We think that 1201.6 miles subject to abandonment studies out of a total of 2,220.94 miles of total branch lines is excessive. We realize that our members who are shippers have a responsibility also to develop a strong enough case against abandonment in spite of the strong odds against them.
Several of our members are urging that the Attorney General's office research the Pacific Railway Act of 1864 to see if Burlington Northern is abiding by the terms set forth in this Act relative to acquisition and future use of the lands deeded to them.
I won't be surprised if resolutions are passed in several of our country Farm Bureau annual meetings this month calling for this step also.
I live in the Dickinson area and in western North Dakota many members refer to the arrogance of the Burlington Northern on the one hand abandoning rail lines - the lifelines of many communities in North Dakota - while sapping the state of mineral resources from lands given to them with the understanding that those resources be put back into the maintenance of the rails.
A blatant case in point is the branch line between Watford City and Fairview and Fairview to Sidney.

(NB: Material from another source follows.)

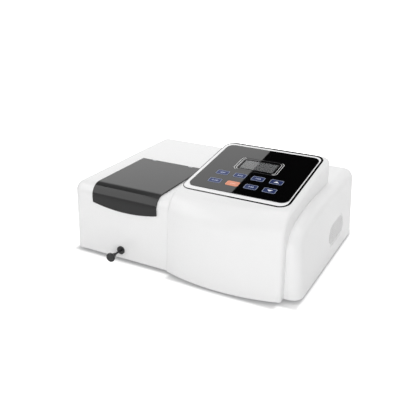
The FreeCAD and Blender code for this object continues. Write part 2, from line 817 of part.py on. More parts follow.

Lands given free and clear to Burlington Northern to place and maintain those rail lines has produced one of the richest oil finds in North Dakota. Just south of Arnegard on the Red Wing Creek field, eight Burlington Northern wells have been pumping approximately 6,000,000 barrels for seven to eight years. Three of the eight have produced over 1,000,000 barrels.
While the wells have been thriving, the rails have been deteriorating. Although these rail lines may not be on this year's Burlington Northern abandonment design plan, they are being allowed to deteriorate so that the next round the questionable statistics will bear out Burlington Northern's cost effective-abandonmentrationale.
North Dakota has become the dog being wagged by the Burlington Northern tail. It's one thing to swallow abandonments based on profit-progress rationale, but somehow the profit gained from free rights to North Dakota minerals could allow most branch lines to remain functional plus subsidizing subterminal de velopment.